Now yes, there are spray-on insulations and they do two things: not only do they insulate; they also air seal so that you don’t have as much air movement between the exterior and the interior of the house. Because the attic is essentially the same as being outside; it’s ambient temperature and you want to stop the air from moving in between the attic and the rest of the house.
However, it’s pretty expensive to do that on a retrofit basis. So what the simple thing is for you to do here is to add additional fiberglass insulation and you want to use unfaced fiberglass batts and put them in perpendicular to the batts that you do have. That’s going to be the easiest, the least expensive and probably give you the best return on investment over the next few years. And by the way, if you do it before the end of the year, you may even qualify for a federal tax credit on part of that money.
JED: OK. I appreciate it.
TOM: You’re very welcome. Thanks so much for calling us at 888-MONEY-PIT.

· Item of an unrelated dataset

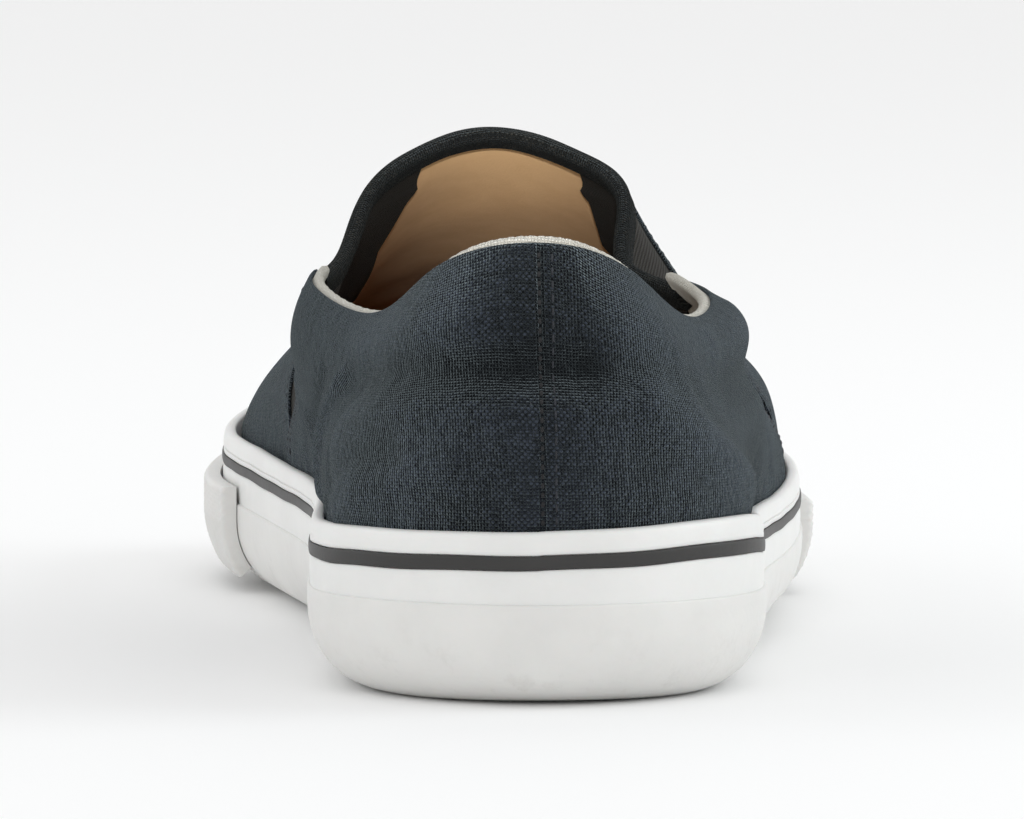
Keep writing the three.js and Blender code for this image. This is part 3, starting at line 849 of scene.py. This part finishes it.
def canvas(name, dark, light, thread, sheen, fleck):
    """Plain-weave canvas: round threads over and under, heathered yarn, lint and a soft sheen."""
    material, tree, shader = new_material(name, {
        "Roughness": 0.92, "Specular IOR Level": 0.1, "Sheen Weight": sheen,
        "Sheen Roughness": 0.4, "Sheen Tint": (0.78, 0.94, 1.0, 1.0),
    })
    flat = node(tree, "ShaderNodeAttribute", attribute_name="cloth").outputs["Vector"]
    place = node(tree, "ShaderNodeTexCoord").outputs["Object"]
    wobble = node(tree, "ShaderNodeTexNoise", {"Vector": flat}, {"Scale": 0.35, "Detail": 2.0})
    shift = node(tree, "ShaderNodeVectorMath", {0: wobble.outputs["Color"]}, operation="SCALE")
    shift.inputs["Scale"].default_value = 0.5
    flat = node(tree, "ShaderNodeVectorMath", {0: flat, 1: shift.outputs[0]}, operation="ADD").outputs[0]
    parts = node(tree, "ShaderNodeSeparateXYZ", {0: flat})
    u = math_node(tree, "DIVIDE", parts.outputs["X"], thread)
    v = math_node(tree, "DIVIDE", parts.outputs["Y"], thread)

    def dome(value):
        """1 in the middle of a thread and 0 at its sides."""
        centred = math_node(tree, "SUBTRACT", math_node(tree, "FRACT", value), 0.5)
        square = math_node(tree, "MULTIPLY", centred, centred)
        return math_node(tree, "MULTIPLY_ADD", square, -4.0, 1.0)

    warp, weft = dome(u), dome(v)
    cell = math_node(tree, "ADD", math_node(tree, "FLOOR", u), math_node(tree, "FLOOR", v))
    over = math_node(tree, "PINGPONG", cell, 1.0)
    warp_up = math_node(tree, "MULTIPLY", warp, math_node(tree, "MULTIPLY_ADD", weft, 0.6, 0.4))
    weft_up = math_node(tree, "MULTIPLY", weft, math_node(tree, "MULTIPLY_ADD", warp, 0.6, 0.4))
    woven = node(tree, "ShaderNodeMix", {"Factor": over, 2: warp_up, 3: weft_up}).outputs[0]

    def streaks(across, along):
        """Uneven yarn: noise drawn out along a thread, 1 on average."""
        drawn = node(tree, "ShaderNodeVectorMath", {0: flat}, operation="MULTIPLY")
        drawn.inputs[1].default_value = (across, along, 1.0)
        noise = node(tree, "ShaderNodeTexNoise", {"Vector": drawn.outputs[0]}, {"Scale": 1.0, "Detail": 3.0})
        strong = math_node(tree, "MULTIPLY_ADD", noise.outputs["Fac"], 4.4, -1.2)
        return math_node(tree, "MAXIMUM", strong, 0.12)

    warp_yarn, weft_yarn = streaks(1.6, 0.3), streaks(0.3, 1.6)
    yarn = node(tree, "ShaderNodeMix", {"Factor": over, 2: warp_yarn, 3: weft_yarn}).outputs[0]
    heather = streaks(0.95, 0.95)
    blotch = node(tree, "ShaderNodeTexNoise", {"Vector": place}, {"Scale": 45.0, "Detail": 5.0})
    # Painted light and shade on the weave: the colour follows the threads' height, darker towards their
    # sides, as shade between the threads, and lighter on their crowns, most where the weft lies on top.
    knot = math_node(tree, "MULTIPLY", math_node(tree, "MULTIPLY", over, weft_up), 0.42)
    tone = math_node(tree, "MULTIPLY_ADD", woven, 0.2, knot)
    tone = math_node(tree, "MULTIPLY", tone, math_node(tree, "MULTIPLY", yarn, heather))
    # Painted light and shade: the colour is raised on ridges, for fading and light, and lowered in folds and
    # along the seam's groove, for shade.
    wear_and_shade = node(tree, "ShaderNodeAttribute", attribute_name="wear_and_shade").outputs["Fac"]
    fade_and_shade = math_node(tree, "MAXIMUM", math_node(tree, "MULTIPLY_ADD", wear_and_shade, 0.75, 1.0), 0.15)
    tone = math_node(tree, "MULTIPLY", tone, fade_and_shade)
    tone = math_node(tree, "ADD", tone, math_node(tree, "MULTIPLY_ADD", blotch.outputs["Fac"], 0.9, -0.45))
    between = tuple(0.7 * d + 0.3 * l for d, l in zip(dark, light))
    base = ramp(tree, tone, [(0.03, dark), (0.38, between), (0.9, light)])
    lint = node(tree, "ShaderNodeTexNoise", {"Vector": flat}, {"Scale": 2.9, "Detail": 2.0})
    specks = math_node(tree, "MAXIMUM", math_node(tree, "MULTIPLY_ADD", lint.outputs["Fac"], 14.0, -9.9), 0.0)
    specks = math_node(tree, "MULTIPLY", specks, fleck)
    mixed = node(tree, "ShaderNodeMix", {"Factor": specks, 6: base}, {7: (0.3, 0.31, 0.33, 1.0)},
                 data_type="RGBA", clamp_factor=True)
    tree.links.new(mixed.outputs[2], shader.inputs["Base Color"])
    rise = math_node(tree, "ADD", woven, math_node(tree, "MULTIPLY", heather, 0.5))
    slack = node(tree, "ShaderNodeTexNoise", {"Vector": place}, {"Scale": 420.0, "Detail": 4.0})
    rise = math_node(tree, "MULTIPLY_ADD", slack.outputs["Fac"], 2.6, rise)
    bump = node(tree, "ShaderNodeBump", {"Height": rise}, {"Strength": 0.9, "Distance": 0.0005})
    tree.links.new(bump.outputs[0], shader.inputs["Normal"])
    return material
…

LESLIE: Pam in Illinois needs some help with a decking project. What can we do for you?
PAM: Well, I need to know what is the best product that I can use to get the best results to repaint my deck with another solid color.
TOM: So you want to do a solid-color stain, Pam?
PAM: Yeah. What we did first was we put on a semi-color stain and it didn’t last very long, so we power-washed it and repainted it with a solid-color stain.
PAM: And now it’s peeling off really bad.
TOM: How long ago did you put the solid stain on? I want to get a sense into how long it lasted.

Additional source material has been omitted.